I was wrapping up a field test on a mig welder and thought I would use the test for a video.

The welder being tested is an AHP 115 volt mig.  A starter welder...if you will.

This 115 v mig machine costs around 310 us dollars on and for a welder that is ready to weld with shielding gas, thats not bad.

AHP sent me this welder asking me to put some time on it and push the limits so I agreed to that....and that is why I am welding a 3/16" thick tee joint with multiple passes with the machine plugged into a 10 amp 30 foot reel extension cord.

Even though its bad practice...even though you should not use a light duty extension cord with a mig welder, I did it anyway because I wanted to see what would happen. People do these kind of things. Its called the real world.

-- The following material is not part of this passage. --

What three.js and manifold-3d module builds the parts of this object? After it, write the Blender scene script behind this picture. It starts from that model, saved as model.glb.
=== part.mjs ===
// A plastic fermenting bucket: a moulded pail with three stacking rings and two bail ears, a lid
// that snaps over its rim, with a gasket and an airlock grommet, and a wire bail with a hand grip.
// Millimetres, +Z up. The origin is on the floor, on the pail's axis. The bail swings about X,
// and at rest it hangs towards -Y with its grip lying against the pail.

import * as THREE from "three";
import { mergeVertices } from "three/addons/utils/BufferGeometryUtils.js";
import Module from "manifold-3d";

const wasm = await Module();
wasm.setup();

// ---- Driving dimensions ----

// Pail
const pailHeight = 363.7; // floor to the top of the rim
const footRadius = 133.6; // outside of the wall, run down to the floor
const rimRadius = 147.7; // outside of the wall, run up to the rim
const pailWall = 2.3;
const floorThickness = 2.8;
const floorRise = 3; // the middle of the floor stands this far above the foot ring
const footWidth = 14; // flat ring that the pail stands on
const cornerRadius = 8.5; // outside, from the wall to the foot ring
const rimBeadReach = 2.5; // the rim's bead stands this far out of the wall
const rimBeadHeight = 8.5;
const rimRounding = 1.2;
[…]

So what happened? Did it time out? did the thermal overload switch shut it down?  did it start sputtering?

I think I noticed a sputter or two after welding for about 20 inches straight but all in all, I was impressed.

I tested a mig welder several months ago for the same company and it did not pass.  In fact, it just plain quit after about 6 inches of weld.

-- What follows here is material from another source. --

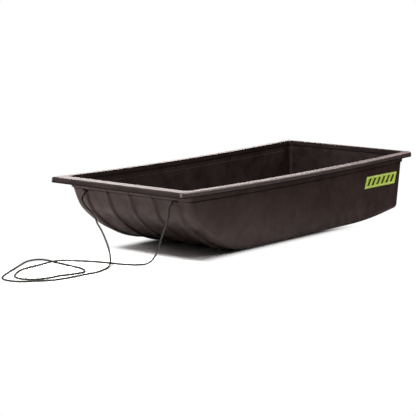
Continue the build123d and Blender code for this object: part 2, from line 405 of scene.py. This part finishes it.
# Painted reflection: shiny surfaces see the first colour, a warm floor, and the second one beside
# the near wall and the tail, a dark floor that paints shade into their reflection.
PAINTED_REFLECTED_FLOOR = (1.04, 0.93, 0.91)
PAINTED_REFLECTED_SHADE = (0.20, 0.14, 0.13)
REFLECTED_SHADE_LEAN = -0.35
REFLECTED_SHADE_REACH = (0.22, 0.75)
# Beyond this patch round the nose's shadow, the floor is cut to flat white.
CLEAR_CENTRE = (0.4, 0.0, 0.0)
CLEAR_FROM = 0.6
CLEAR_AT = 0.84
CLEAR_MIDDLE = 0.052
CLEAR_BESIDE = (0.168, 0.232)


def floor_white():
    """A floor with one look for the camera, a painted one for reflections and one for other rays.
    """
    made = bpy.data.materials.new("floor_white")
    tree, ray = cleared_nodes(made)
    place = tree.nodes.new("ShaderNodeTexCoord").outputs["Object"]
    axes = axes_of(tree, place)

    spread = tree.nodes.new("ShaderNodeVectorMath")
    spread.operation = "DISTANCE"
    spread.inputs[1].default_value = CLEAR_CENTRE
    tree.links.new(place, spread.inputs[0])
    far_out = between(tree, spread.outputs["Value"], CLEAR_FROM, CLEAR_AT)
    off_middle = math_node(tree, "SUBTRACT", axes["Y"], CLEAR_MIDDLE)
    beside = between(tree, math_node(tree, "ABSOLUTE", off_middle), *CLEAR_BESIDE)
    cleared = math_node(tree, "MAXIMUM", far_out, beside)

    shown = (*(SHADOW_FLOOR_GAIN * part for part in SHADOW_FLOOR_TINT), 1)
    lit_white = add_node(tree, "ShaderNodeBsdfDiffuse", Color=shown)
    clear_white = add_node(tree, "ShaderNodeEmission", Color=WHITE, Strength=1.0)
    seen = mixed_shaders(tree, cleared, lit_white, clear_white)

    # Painted reflection: the floor that shiny surfaces see turns from warm to dark beside the
    # near wall and the tail.
    aslant = math_node(tree, "MULTIPLY_ADD", axes["X"], REFLECTED_SHADE_LEAN, axes["Y"])
    reflected_shade_mask = between(tree, aslant, *REFLECTED_SHADE_REACH)
    painted_reflection = mixed(tree, reflected_shade_mask, PAINTED_REFLECTED_FLOOR, PAINTED_REFLECTED_SHADE)
    lit_painted_reflection = tree.nodes.new("ShaderNodeBsdfDiffuse")
    tree.links.new(painted_reflection, lit_painted_reflection.inputs["Color"])
    grey = (FLOOR_GREY, FLOOR_GREY, FLOOR_GREY, 1)
    lit_grey = add_node(tree, "ShaderNodeBsdfDiffuse", Color=grey)
    unseen = mixed_shaders(tree, ray["Is Glossy Ray"], lit_grey, lit_painted_reflection)

    output = tree.nodes.new("ShaderNodeOutputMaterial")
    both = mixed_shaders(tree, ray["Is Camera Ray"], unseen, seen)
    tree.links.new(both.outputs[0], output.inputs["Surface"])
    return made


floor_mesh = bmesh.new()
bmesh.ops.create_grid(floor_mesh, x_segments=1, y_segments=1, size=FLOOR_HALF_SIZE)
floor = mesh_object("floor", floor_mesh, smooth=False)
floor.data.materials.append(floor_white())

# ---------------------------------------------------------------- world and lights
WORLD_FILL = 0.04
WORLD_BACKDROP = 1.0
NEUTRAL = (1.0, 1.0, 1.0)
WARM = (1.0, 0.91, 0.88)
WARMER = (1.0, 0.87, 0.83)

# Name, place, what it points at, width and height, watts, colour.
SOFTBOXES = [
    ("key", (2.1, 0.3, 2.55), (0.3, 0.0, 0.1), (0.8, 0.6), 118, NEUTRAL),
    ("left", (0.7, -3.4, 1.1), (0.2, 0.0, 0.1), (2.2, 1.0), 44, NEUTRAL),
    ("right", (0.2, 2.6, 2.6), (0.0, 0.0, 0.1), (2.4, 1.2), 25, NEUTRAL),
    ("far", (-0.6, -4.4, 2.6), (0.0, 0.0, 0.15), (4.0, 2.4), 40, NEUTRAL),
    ("back", (-3.2, -4.3, 1.15), (0.0, 0.0, 0.2), (4.2, 1.3), 145, WARM),
    ("crest", (-3.4, 0.0, 2.7), (0.0, 0.0, 0.2), (3.8, 1.3), 160, WARMER),
]

world = bpy.data.worlds.new("studio")
scene.world = world
tree, ray = cleared_nodes(world)
fill = add_node(tree, "ShaderNodeBackground", Color=WHITE, Strength=WORLD_FILL)
backdrop = add_node(tree, "ShaderNodeBackground", Color=WHITE, Strength=WORLD_BACKDROP)
output = tree.nodes.new("ShaderNodeOutputWorld")
both = mixed_shaders(tree, ray["Is Camera Ray"], fill, backdrop)
tree.links.new(both.outputs[0], output.inputs["Surface"])


def softbox(name, location, target, size, power, colour):
    """A rectangular area light at location that points at target."""
    data = bpy.data.lights.new(name, "AREA")
    data.shape = "RECTANGLE"
    data.size, data.size_y = size
    data.energy = power
    data.color = colour
    made = bpy.data.objects.new(name, data)
    made.location = location
    made.rotation_mode = "QUATERNION"
    made.rotation_quaternion = (Vector(target) - Vector(location)).to_track_quat("-Z", "Y")
    scene.collection.objects.link(made)


for settings in SOFTBOXES:
    softbox(*settings)

scene.view_settings.view_transform = "Standard"

# ---------------------------------------------------------------- material helpers
def ramp(tree, source, low, high, dark, light):
    """Source between low and high, turned into a colour between dark and light."""
    return mixed(tree, between(tree, source, low, high, smooth=False), dark, light)


def noise_at(tree, vector, scale, detail, roughness):
    """A noise texture's value at the vector."""
    made = add_node(tree, "ShaderNodeTexNoise", Scale=scale, Detail=detail, Roughness=roughness)
    tree.links.new(vector, made.inputs["Vector"])
    return made.outputs["Fac"]


def bumped(tree, height, distance, strength, before=None):
    """The normal bumped by height, on top of the bump before it if there is one."""
    made = add_node(tree, "ShaderNodeBump", Strength=strength, Distance=distance)
    tree.links.new(height, made.inputs["Height"])
    if before is not None:
        tree.links.new(before, made.inputs["Normal"])
    return made.outputs["Normal"]


def new_material(name, specular):
    """A material, its node tree, its shader and its object coordinates."""
    made = bpy.data.materials.new(name)
    made.use_nodes = True
    tree = made.node_tree
    shader = tree.nodes["Principled BSDF"]
    shader.inputs["Specular IOR Level"].default_value = specular
    place = tree.nodes.new("ShaderNodeTexCoord").outputs["Object"]
    return made, tree, shader, place


# ---------------------------------------------------------------- tub plastic
# The top of the rim rises from RIM_LOW by RIM_SHEER at each end.
RIM_HALF_LENGTH = 0.686
RIM_LOW = 0.245
RIM_SHEER = 0.009
# Heights over the top of the rim at which each feature starts and ends.
LIP_FALL = (-0.004, -0.019)
STEP_FALL = (-0.0375, -0.0435)
# The next two heights bound a thin line of painted shade at the bottom of the lip.
LIP_SHADE_STARTS = (-0.0135, -0.0155)
LIP_SHADE_ENDS = (-0.0215, -0.0195)
RIM_ENDS = (-0.020, -0.018)
FACES_UP = (0.3, 0.8)
FACES_OUT = (0.01, 0.06)

PLASTIC_SPECULAR = 0.36
PLASTIC_TINT = (1.0, 0.83, 0.81)
PLASTIC_DARK = (0.0115, 0.0072, 0.0068)
PLASTIC_LIGHT = (0.0270, 0.0178, 0.0168)
# Painted shade: the near-black colour of the thin line at the bottom of the rim's lip.
PAINTED_LIP_SHADE_COLOUR = (0.0040, 0.0026, 0.0025)
SATIN_ROUGHNESS = (0.35, 0.57)
RIM_ROUGHNESS = (0.36, 0.46)
# Scale, detail and roughness of each noise.
MOTTLE_NOISE = (13.0, 6.0, 0.68)
MOTTLE_RANGE = (0.36, 0.66)
SMEAR_NOISE = (24.0, 5.0, 0.62)
SMEAR_RANGE = (0.3, 0.7)
WAVE_NOISE = (16.0, 2.0, 0.5)
GRAIN_NOISE = (700.0, 2.0, 0.5)
# Distance and strength of each bump.
LIP_BUMP = (0.0055, 1.0)
STEP_BUMP = (0.0022, 1.0)
WAVE_BUMP = (0.0012, 0.35)
GRAIN_BUMP = (0.00006, 0.5)


def below_rim(tree, place):
    """Height over the top of the rim, which rises towards both ends; negative is below it."""
    axes = axes_of(tree, place)
    along = math_node(tree, "DIVIDE", axes["X"], RIM_HALF_LENGTH)
    rise = math_node(tree, "MULTIPLY", math_node(tree, "MULTIPLY", along, along), RIM_SHEER)
    top = math_node(tree, "ADD", rise, RIM_LOW)
    return math_node(tree, "SUBTRACT", axes["Z"], top)


def painted_lip_shade(tree, depth):
    """1 in a thin line of painted shade at the bottom of the rim's lip, 0 away from it."""
    starts = between(tree, depth, *LIP_SHADE_STARTS)
    ends = between(tree, depth, *LIP_SHADE_ENDS)
    return math_node(tree, "MULTIPLY", starts, ends)


def outward(tree, place, facing):
    """1 on the walls that face out from the middle of the sled, 0 on the inside ones."""
    axes = axes_of(tree, place)
    along = math_node(tree, "MULTIPLY", axes["X"], facing["X"])
    total = math_node(tree, "MULTIPLY_ADD", axes["Y"], facing["Y"], along)
    return between(tree, total, *FACES_OUT)


def plastic():
    """Dark satin polyethylene, mottled and finely grained, with a rounded rim, a step and painted
    shade at the bottom of the lip.
    """
    made, tree, shader, place = new_material("tub_plastic", PLASTIC_SPECULAR)
    shader.inputs["Specular Tint"].default_value = (*PLASTIC_TINT, 1)
    depth = below_rim(tree, place)

    mottle = noise_at(tree, place, *MOTTLE_NOISE)
    colour = ramp(tree, mottle, *MOTTLE_RANGE, PLASTIC_DARK, PLASTIC_LIGHT)
    # Painted shade: the thin line at the bottom of the lip is coloured near black.
    colour = mixed(tree, painted_lip_shade(tree, depth), colour, PAINTED_LIP_SHADE_COLOUR)
    tree.links.new(colour, shader.inputs["Base Color"])

    facing = axes_of(tree, tree.nodes.new("ShaderNodeNewGeometry").outputs["Normal"])
    smear = noise_at(tree, place, *SMEAR_NOISE)
    satin = between(tree, smear, *SMEAR_RANGE, *SATIN_ROUGHNESS)
    on_top = between(tree, facing["Z"], *FACES_UP)
    rim = mixed(tree, on_top, *RIM_ROUGHNESS, MIX_NUMBERS)
    on_rim = between(tree, depth, *RIM_ENDS)
    roughness = mixed(tree, on_rim, satin, rim, MIX_NUMBERS)
    tree.links.new(roughness, shader.inputs["Roughness"])

    outer = outward(tree, place, facing)
    lip_height = math_node(tree, "MULTIPLY", between(tree, depth, *LIP_FALL), outer)
    step_height = math_node(tree, "MULTIPLY", between(tree, depth, *STEP_FALL), outer)
    lip = bumped(tree, lip_height, *LIP_BUMP)
    step = bumped(tree, step_height, *STEP_BUMP, lip)
    wave = bumped(tree, noise_at(tree, place, *WAVE_NOISE), *WAVE_BUMP, step)
    grain = bumped(tree, noise_at(tree, place, *GRAIN_NOISE), *GRAIN_BUMP, wave)
    tree.links.new(grain, shader.inputs["Normal"])
    return made


# ---------------------------------------------------------------- label vinyl
LABEL_SPECULAR = 0.4
LABEL_ROUGHNESS = 0.38
LABEL_DARK = (0.49, 0.69, 0.055)
LABEL_LIGHT = (0.56, 0.76, 0.08)
LABEL_NOISE = (60.0, 3.0, 0.5)
LABEL_RANGE = (0.3, 0.7)
LABEL_RIPPLE_NOISE = (55.0, 2.0, 0.5)
LABEL_RIPPLE_BUMP = (0.0006, 0.3)
KEYLINE = (0.70, 0.82, 0.34)
KEYLINE_STARTS = 0.0030
KEYLINE_ENDS = 0.0058
BAR_COLOUR = (0.022, 0.060, 0.008)
BAR_PITCH = 0.0310
BAR_LEAN = 0.62
BAR_EDGE = (0.25, 0.275)
BAR_INSET_ALONG = 0.0170
BAR_INSET_UP = 0.0085
PRINT_SOFTNESS = 0.0004


def inside(tree, x, z, half_x, half_z):
    """1 inside a rectangle about the label's middle, 0 outside it, with a soft edge."""
    in_x = math_node(tree, "SUBTRACT", half_x, math_node(tree, "ABSOLUTE", x))
    in_z = math_node(tree, "SUBTRACT", half_z, math_node(tree, "ABSOLUTE", z))
    nearest = math_node(tree, "MINIMUM", in_x, in_z)
    return between(tree, nearest, -PRINT_SOFTNESS, PRINT_SOFTNESS, smooth=False)


def lime():
    """Lime vinyl with a pale keyline and a plain row of slanted dark green bars."""
    made, tree, shader, place = new_material("label_lime", LABEL_SPECULAR)
    low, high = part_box("label_right")
    axes = axes_of(tree, place)
    x = math_node(tree, "SUBTRACT", axes["X"], (low[0] + high[0]) / 2)
    z = math_node(tree, "SUBTRACT", axes["Z"], (low[2] + high[2]) / 2)
    half_x, half_z = (high[0] - low[0]) / 2, (high[2] - low[2]) / 2

    tone = noise_at(tree, place, *LABEL_NOISE)
    colour = ramp(tree, tone, *LABEL_RANGE, LABEL_DARK, LABEL_LIGHT)
    outer = inside(tree, x, z, half_x - KEYLINE_STARTS, half_z - KEYLINE_STARTS)
    inner = inside(tree, x, z, half_x - KEYLINE_ENDS, half_z - KEYLINE_ENDS)
    keyline = math_node(tree, "SUBTRACT", outer, inner)
    colour = mixed(tree, keyline, colour, KEYLINE)

    lean = math_node(tree, "MULTIPLY_ADD", z, BAR_LEAN, x)
    wave = math_node(tree, "PINGPONG", math_node(tree, "DIVIDE", lean, BAR_PITCH), 0.5)
    bars = between(tree, wave, *BAR_EDGE, smooth=False)
    middle = inside(tree, x, z, half_x - BAR_INSET_ALONG, half_z - BAR_INSET_UP)
    printed = math_node(tree, "MULTIPLY", bars, middle)
    colour = mixed(tree, printed, colour, BAR_COLOUR)
    tree.links.new(colour, shader.inputs["Base Color"])

    shader.inputs["Roughness"].default_value = LABEL_ROUGHNESS
    ripple = noise_at(tree, place, *LABEL_RIPPLE_NOISE)
    tree.links.new(bumped(tree, ripple, *LABEL_RIPPLE_BUMP), shader.inputs["Normal"])
    return made


# ---------------------------------------------------------------- rope fibre
FIBRE_SPECULAR = 0.2
FIBRE_ROUGHNESS = 0.75
FIBRE_DARK = (0.016, 0.016, 0.014)
FIBRE_LIGHT = (0.095, 0.093, 0.080)
FLECK_NOISE = (420.0, 2.0, 0.7)
FLECK_RANGE = (0.42, 0.72)
FUZZ_NOISE = (2600.0, 3.0, 0.5)
FUZZ_BUMP = (0.0001, 0.6)


def cord_fibre():
    """Dark olive braid with paler flecks."""
    made, tree, shader, place = new_material("rope_fibre", FIBRE_SPECULAR)
    fleck = noise_at(tree, place, *FLECK_NOISE)
    colour = ramp(tree, fleck, *FLECK_RANGE, FIBRE_DARK, FIBRE_LIGHT)
    tree.links.new(colour, shader.inputs["Base Color"])
    shader.inputs["Roughness"].default_value = FIBRE_ROUGHNESS
    fuzz = noise_at(tree, place, *FUZZ_NOISE)
    tree.links.new(bumped(tree, fuzz, *FUZZ_BUMP), shader.inputs["Normal"])
    return made


# ---------------------------------------------------------------- dressing
def dress(made, material):
    """Give the object this material and no other."""
    made.data.materials.clear()
    made.data.materials.append(material)


label_lime = lime()
rope_fibre = cord_fibre()
dress(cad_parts["tub"], plastic())
for name in ("label_left", "label_right"):
    dress(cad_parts[name], label_lime)
for made in (tow_rope, *knots):
    dress(made, rope_fibre)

If welded fine using self shielded flux core Lincoln nr211 but with bare wire, it just quit.

Here is the thing I learned during this field test and the previous test...

You cant tell how a mig welding machine will weld just by looking. 

The first machine seemed to be built well with brass connections and even a euro style connector for the mig torch.

It just fell flat.

The Ahp mig welder didnt have brass euro style gun connector either...but had lots more power and a smoother arc.

It didnt look like much , but it welded pretty good.

I guess its true that you cant judge a book by its cover.

Tips for getting the most out of any 115 volt mig welder:

Often times , mig torches are engineered in such a way where the contact tip is recessed back up in the mig nozzle.

That is fine for thin sheet metal welding but not optimum for thicker metal. 

Since a 115 volt mig is limited as to how thick it can safely weld, using a shorter stickout is important because it helps to increase penetration on thicker steel.

In a tee joint, the nozzle will touch and prevent you from achieving a short enough stickout if  the contact tip os recessed too much.
thats why I often trim my nozzle.  

In fact , its a good idea to have 2 nozzles .  One for thin metal with the contact tip recessed...and one nozzle that allows the contact tip to protrude slightly.

Ground clamp issues....any 115 volt mig welding machine will sputter if the ground is not good.  Using bare copper wire  between the clamp and the  table or actual work piece can eliminate sputtering.

welding uphill.....positioning a piece so that it can be welded vertical uphill will achieve more penetration than welding flat or horizontal.

What about flux core wires for thicker metal?  It really all depends on the skill of the welder but in some cases, using self shielded flux core welding wire can increase the thickness limitation of a 115 volt mig.